I was really interested, because the movie displayed the  gender roles in that era of Japan. Haru was considered undesirable, because she’d been married before and divorced and I found that interesting. I also found the succession of family roles intriguing, because in the movie Yasunobu has to succeed his father as kitchen samurai. Not a major spoiler but another character, Sayo, is the daughter of a dojo owner. But unlike Haru, whoever marries her will succeed her father, since she’s the only daughter and therefore she doesn’t have to move into her husband’s house.

Overall I found the movie really interesting and I even showed it to my family over Thanksgiving break. I really liked Haru’s character and how Yasunobu changed over the course of the movie. It really showed how much Japan values food and cooking. And how much they pay attention to detail when preparing the food. If you have the chance, please watch A Tale of Samurai Cooking: A True Love Story.

Our First Visitor

By Alexx Thompson

We had our first guest speaker! I was really curious as to what he’d be like. At first I thought he might’ve been a student, but no! He’s a teacher. He introduced himself as Simon and told us to call him Si! In class we learned honorifics recently, so I think it’s polite to call him Si-san. Or maybe Si-sensei, since he is also going to be helping us with Japanese!
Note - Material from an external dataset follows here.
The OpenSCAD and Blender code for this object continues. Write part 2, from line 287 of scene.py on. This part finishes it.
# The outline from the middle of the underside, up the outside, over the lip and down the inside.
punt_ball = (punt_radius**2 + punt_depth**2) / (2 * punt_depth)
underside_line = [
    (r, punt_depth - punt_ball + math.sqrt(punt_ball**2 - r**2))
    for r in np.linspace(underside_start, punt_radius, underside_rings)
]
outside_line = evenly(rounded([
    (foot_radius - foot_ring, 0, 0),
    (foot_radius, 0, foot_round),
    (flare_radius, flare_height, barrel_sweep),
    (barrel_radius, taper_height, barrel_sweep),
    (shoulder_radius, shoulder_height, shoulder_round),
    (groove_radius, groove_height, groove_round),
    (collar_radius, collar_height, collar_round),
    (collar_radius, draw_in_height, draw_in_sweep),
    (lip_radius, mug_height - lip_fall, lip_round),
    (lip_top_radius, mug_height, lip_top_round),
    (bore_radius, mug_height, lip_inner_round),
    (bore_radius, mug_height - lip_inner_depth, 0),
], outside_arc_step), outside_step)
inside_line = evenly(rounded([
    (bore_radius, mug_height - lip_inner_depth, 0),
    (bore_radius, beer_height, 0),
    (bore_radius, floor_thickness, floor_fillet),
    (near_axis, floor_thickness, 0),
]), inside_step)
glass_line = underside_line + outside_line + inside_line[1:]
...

He told us that he started studying Japanese in middle school and I was really moved. I also connected with that due to the fact I started studying Japanese in middle school too! Sometimes I would hear him talking to Eshita-sensei and I thought, wow! This guy is really good! I want to be as good as him. When he started telling us about how he got a job through a company in Japan, I was really interested. He said the program made sure that the businesses that employees worked at had to pay them and make sure they had living accommodations. I want to ask him how he found that company!
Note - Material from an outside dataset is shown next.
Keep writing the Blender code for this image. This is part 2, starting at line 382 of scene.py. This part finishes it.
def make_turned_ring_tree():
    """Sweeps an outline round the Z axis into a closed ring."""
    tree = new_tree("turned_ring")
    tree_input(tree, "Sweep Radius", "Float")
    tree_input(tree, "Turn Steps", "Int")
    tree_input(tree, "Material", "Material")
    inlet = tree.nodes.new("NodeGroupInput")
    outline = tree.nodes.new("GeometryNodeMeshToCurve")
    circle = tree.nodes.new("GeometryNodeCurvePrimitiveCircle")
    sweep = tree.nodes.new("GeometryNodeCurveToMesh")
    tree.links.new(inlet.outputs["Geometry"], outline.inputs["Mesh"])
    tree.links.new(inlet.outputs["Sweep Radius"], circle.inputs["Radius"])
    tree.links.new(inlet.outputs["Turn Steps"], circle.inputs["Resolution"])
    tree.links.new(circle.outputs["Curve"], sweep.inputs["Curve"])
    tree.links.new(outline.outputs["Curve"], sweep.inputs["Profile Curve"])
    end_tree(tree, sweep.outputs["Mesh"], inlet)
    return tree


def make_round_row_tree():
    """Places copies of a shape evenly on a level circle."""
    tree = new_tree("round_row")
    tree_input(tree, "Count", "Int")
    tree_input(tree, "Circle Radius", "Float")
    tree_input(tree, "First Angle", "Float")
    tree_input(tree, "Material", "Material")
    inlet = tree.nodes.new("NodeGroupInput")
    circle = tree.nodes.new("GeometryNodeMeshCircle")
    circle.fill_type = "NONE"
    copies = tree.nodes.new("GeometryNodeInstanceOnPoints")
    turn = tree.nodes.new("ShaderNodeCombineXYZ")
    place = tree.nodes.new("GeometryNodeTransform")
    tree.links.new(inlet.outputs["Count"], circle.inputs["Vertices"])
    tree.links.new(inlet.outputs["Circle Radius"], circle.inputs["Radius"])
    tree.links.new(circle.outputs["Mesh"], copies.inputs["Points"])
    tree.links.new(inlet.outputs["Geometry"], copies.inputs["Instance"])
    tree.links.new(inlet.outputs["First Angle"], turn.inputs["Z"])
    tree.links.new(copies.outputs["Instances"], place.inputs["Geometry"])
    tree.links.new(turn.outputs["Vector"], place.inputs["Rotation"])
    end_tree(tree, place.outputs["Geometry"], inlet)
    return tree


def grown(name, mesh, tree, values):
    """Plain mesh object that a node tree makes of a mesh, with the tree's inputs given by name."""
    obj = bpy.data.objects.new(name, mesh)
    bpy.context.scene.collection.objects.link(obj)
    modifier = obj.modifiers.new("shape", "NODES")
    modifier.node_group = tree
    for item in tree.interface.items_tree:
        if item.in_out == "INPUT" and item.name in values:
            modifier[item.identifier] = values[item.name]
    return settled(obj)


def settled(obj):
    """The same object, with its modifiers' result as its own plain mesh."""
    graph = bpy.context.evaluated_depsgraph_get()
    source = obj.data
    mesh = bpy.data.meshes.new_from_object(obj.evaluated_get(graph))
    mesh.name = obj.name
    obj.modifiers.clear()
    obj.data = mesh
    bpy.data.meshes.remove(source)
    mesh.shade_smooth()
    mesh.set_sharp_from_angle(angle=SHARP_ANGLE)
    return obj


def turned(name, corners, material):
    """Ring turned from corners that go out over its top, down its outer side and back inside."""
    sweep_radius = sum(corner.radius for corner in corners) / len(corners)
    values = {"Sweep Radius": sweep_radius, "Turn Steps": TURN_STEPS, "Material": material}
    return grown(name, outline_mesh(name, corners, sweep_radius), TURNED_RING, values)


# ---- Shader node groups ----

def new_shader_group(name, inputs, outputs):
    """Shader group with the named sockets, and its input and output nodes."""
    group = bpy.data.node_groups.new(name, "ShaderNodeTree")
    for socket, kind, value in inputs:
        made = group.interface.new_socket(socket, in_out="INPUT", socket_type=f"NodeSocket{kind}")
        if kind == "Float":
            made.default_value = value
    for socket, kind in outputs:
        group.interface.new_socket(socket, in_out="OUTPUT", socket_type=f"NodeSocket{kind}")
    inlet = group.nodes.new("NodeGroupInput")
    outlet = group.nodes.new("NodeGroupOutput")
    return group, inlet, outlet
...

I really liked him and thought he was a really fun guy! I hope he comes back more. I think he was amazing as our first guest speaker and I’d like him to come again. I really liked listening to his story. I was also surprised that he came back. Living in Japan is my dream but when he said he didn’t know if he wanted to be there until he retired really made me think. Maybe I should rethink my goals and don’t rush towards my goal, because maybe I’ll end up becoming unhappy later on.

Having a guest speaker really made me think that class was finally getting into swing. It made me feel like I’m diving into the real world. I really look forward to what he’ll help us with! His Japanese skill makes me really want to practice with him. He told us in order to stay passionate about learning Japanese we had to find something we were passionate about other than things like manga and anime. The first thought that came to mind was history, and then later fashion. But I love history and think it’s super interesting. I sometimes devote hours to researching random facts about history that I won’t even use for anything, I just think they’re really cool to read about.
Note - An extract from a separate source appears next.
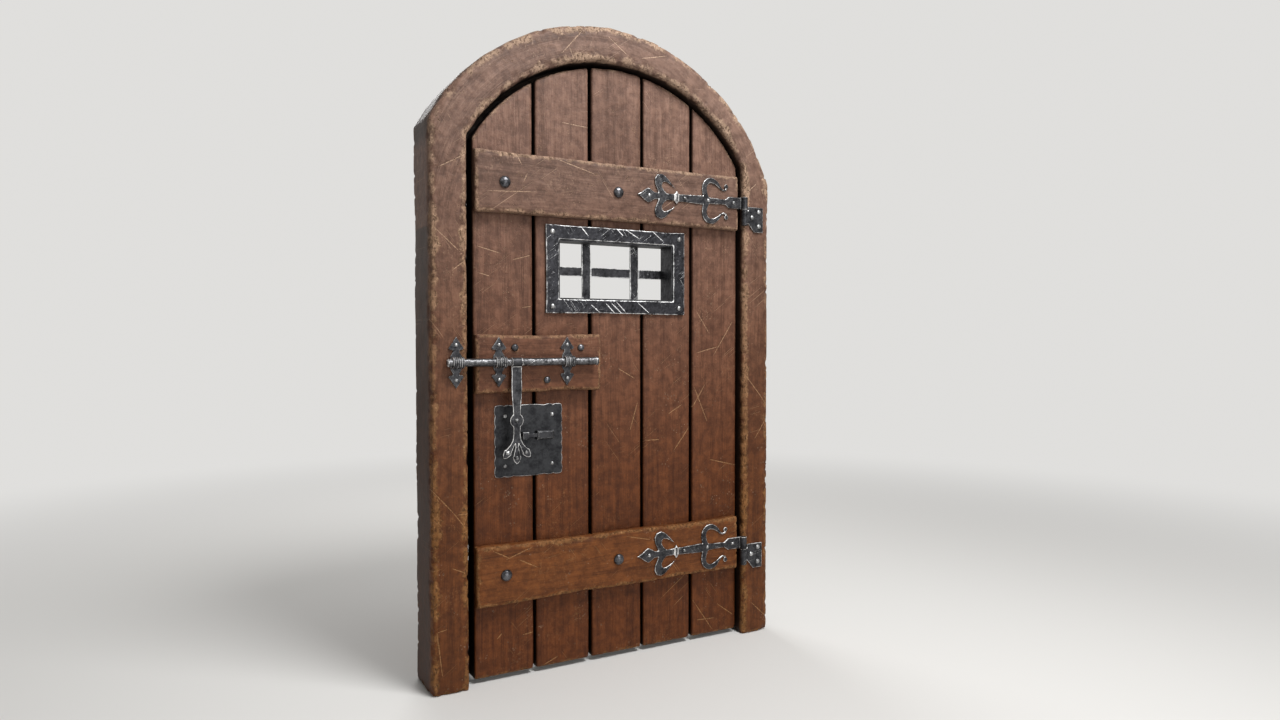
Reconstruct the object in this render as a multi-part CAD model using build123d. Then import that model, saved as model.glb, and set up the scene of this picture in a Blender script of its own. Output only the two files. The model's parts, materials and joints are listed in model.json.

I really like having guest speakers come in because I think it’s super interesting. I love hearing about other people’s stories! I’m really excited to see who comes in next so I can learn from them as well. There’s lots of joy, for me, finding out new things and opportunities. I’m looking forward to the next guest and the fun experiences to come soon! Like we learned in class, I’ll say see you later for now. Jyaa ne!